A particle starts from the origin at $$t = 0$$ with an initial velocity of $$3.0\hat{i}$$ m/s and moves in the $$x - y$$ plane with a constant acceleration $$(6.0\hat{i} + 4.0\hat{j})$$ m/s$$^2$$. The $$x-$$ coordinate of the particle at the instant when its $$y-$$ coordinate is $$32m$$ is $$D$$ meters.

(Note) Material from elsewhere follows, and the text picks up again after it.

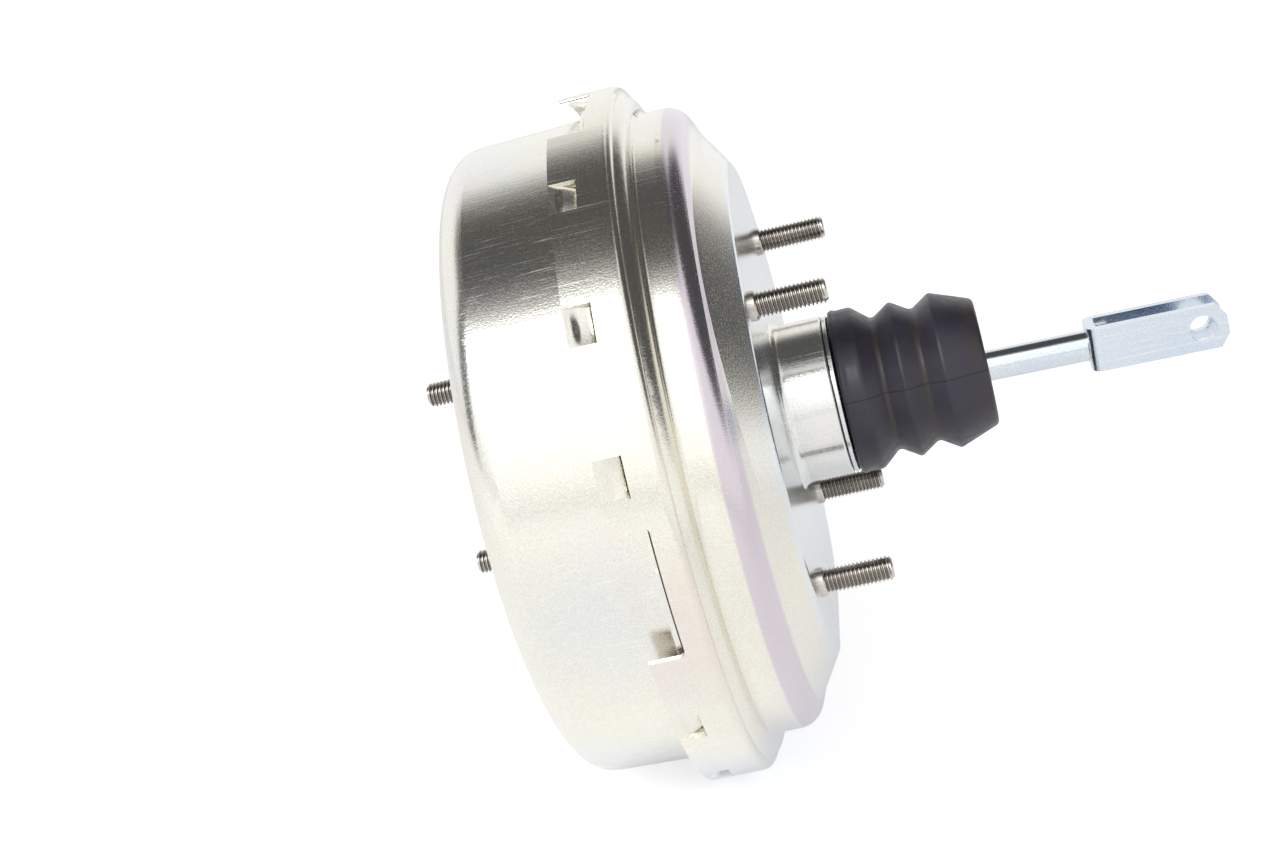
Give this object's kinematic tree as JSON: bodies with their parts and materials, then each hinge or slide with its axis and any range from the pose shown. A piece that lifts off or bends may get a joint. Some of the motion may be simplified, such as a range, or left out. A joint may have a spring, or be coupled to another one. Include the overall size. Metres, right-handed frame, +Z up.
{
  "type": "vacuum brake booster",
  "caption": "Vacuum brake booster: a crimped two-part pressed steel drum with mounting studs, a rubber boot, and a swivelling pushrod that ends in a folded fork for the brake pedal",
  "frame": {"origin": "centre of the rear mounting face, on the booster's axis", "axes": "+X along the booster's axis to the rear, toward the brake pedal; +Y to the side that carries the vacuum nipple; +Z up"},
  "size_m": [0.2532, 0.225, 0.225],
  "materials": {
    "rear_shell_zinc": "bright zinc plate with a clear passivate",
    "front_shell_zinc": "bright zinc plate over drawn sheet, fine drawing marks",
    "ring_zinc": "bright zinc plate",
    "stud_zinc": "zinc-plated machined steel",
    "plate_steel": "plain steel plate",
    "diaphragm_rubber": "matt black rubber",
    "piston_moulding": "moulded phenolic",
    "valve_steel": "turned steel",
    "seal_rubber": "moulded rubber",
    "spring_steel": "spring wire",
    "rod_zinc": "zinc-plated turned steel",
    "guide_nylon": "natural nylon",
    "boot_rubber": "black moulded rubber, satin",
    "filter_foam": "open foam",
    "clevis_zinc": "zinc plate with a blue passivate",
    "valve_plastic": "black moulded plastic"
  },
  "bodies": {
    "casing": {"front_shell": "front_shell_zinc", "rear_shell": "rear_shell_zinc", "rear_stud_plate": "plate_steel", "rear_studs": "stud_zinc", "front_stud_plate": "plate_steel", "front_studs": "stud_zinc", "diaphragm": "diaphragm_rubber", "return_spring": "spring_steel", "hub_seal": "seal_rubber", "guide_ring": "guide_nylon", "boot_ring": "ring_zinc", "boot": "boot_rubber", "vacuum_grommet": "seal_rubber", "check_valve_body": "valve_plastic", "check_valve_cap": "valve_plastic", "check_valve_spring": "spring_steel"},
    "power_piston": {"valve_body": "piston_moulding", "diaphragm_plate": "plate_steel", "poppet_retainer": "plate_steel", "poppet_spring": "spring_steel", "valve_return_spring": "spring_steel", "reaction_disc": "seal_rubber", "output_rod": "rod_zinc", "air_filter": "filter_foam", "silencer": "filter_foam"},
    "poppet": {"poppet_valve": "seal_rubber"},
    "air_valve": {"valve_plunger": "valve_steel", "stop_key": "valve_steel"},
    "pushrod": {"input_rod": "rod_zinc", "clevis": "clevis_zinc"},
    "check_disc": {"check_valve_disc": "seal_rubber"}
  },
  "joints": [
    {"name": "piston_stroke", "type": "slide", "parent": "casing", "child": "power_piston", "axis": [-1, 0, 0], "range_m": [0, 0.028], "stiffness_N_per_m": 3500, "springref_m": -0.04, "deforming": ["return_spring", "diaphragm", "boot"]},
    {"name": "valve_travel", "type": "slide", "parent": "power_piston", "child": "air_valve", "axis": [-1, 0, 0], "range_m": [0, 0.002], "stiffness_N_per_m": 2000, "springref_m": -0.01, "deforming": ["valve_return_spring", "boot"]},
    {"name": "rod_swivel", "type": "hinge", "parent": "air_valve", "child": "pushrod", "pos_m": [-0.025, 0, 0], "axis": [0, 1, 0], "range_deg": [-4.1, 1.9], "stiffness_Nm_per_rad": 7, "springref_deg": -1.1, "deforming": ["valve_return_spring", "boot"]},
    {"name": "poppet_follow", "type": "slide", "parent": "power_piston", "child": "poppet", "axis": [-1, 0, 0], "range_m": [0, 0.001], "deforming": ["poppet_spring"]},
    {"name": "check_valve_lift", "type": "slide", "parent": "casing", "child": "check_disc", "axis": [-1, 0, 0], "range_m": [0, 0.0015], "stiffness_N_per_m": 60, "springref_m": -0.002, "deforming": ["check_valve_spring"]}
  ],
  "couplings": [
    {"joint": "poppet_follow", "follows": "valve_travel", "ratio": 0.5}
  ]
}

The value of $$D$$ is:

At the initial instant $$t = 0$$ the position vector of the particle is at the origin, so $$x_0 = 0$$ and $$y_0 = 0$$. The given initial velocity is $$\vec v_0 = 3.0\,\hat i$$ m s−1. This means

$$v_{0x} = 3.0\text{ m s}^{-1}, \qquad v_{0y} = 0\text{ m s}^{-1}.$$

The constant acceleration is $$\vec a = 6.0\,\hat i + 4.0\,\hat j$$ m s−2, so

$$a_x = 6.0\text{ m s}^{-2}, \qquad a_y = 4.0\text{ m s}^{-2}.$$

The kinematic equation for position under constant acceleration is first stated:

$$s = s_0 + v_0 t + \tfrac12 a t^2.$$

We will apply this formula separately to the y- and x-components.

y-component

Using $$y = y_0 + v_{0y} t + \frac12 a_y t^2$$ and substituting the known values, we obtain

$$y = 0 + 0\cdot t + \frac12 \,(4.0)\,t^2 = 2\,t^2.$$

The instant of interest is when $$y = 32\text{ m}$$, therefore

$$2\,t^2 = 32.$$

Dividing both sides by 2,

$$t^2 = 16.$$

Taking the positive square root (time cannot be negative),

$$t = 4\text{ s}.$$

x-component

Again using the same kinematic formula, now for the x-direction, we write

$$x = x_0 + v_{0x} t + \tfrac12 a_x t^2.$$

Substituting $$x_0 = 0,\; v_{0x} = 3.0\text{ m s}^{-1},\; a_x = 6.0\text{ m s}^{-2}$$ and the previously found $$t = 4\text{ s}$$ gives

$$x = 0 + 3.0\,(4) + \tfrac12\,(6.0)\,(4)^2.$$

Simplifying step by step, first the term with initial velocity:

$$3.0\,(4) = 12.$$

Next the term with acceleration:

$$\tfrac12\,(6.0)\,(4)^2 = 3.0\,(16) = 48.$$

Adding the two contributions to the displacement,

$$x = 12 + 48 = 60\text{ m}.$$

So the $$x$$-coordinate of the particle when its $$y$$-coordinate is 32 m is

$$D = 60\text{ m}.$$

Hence, the correct answer is Option C.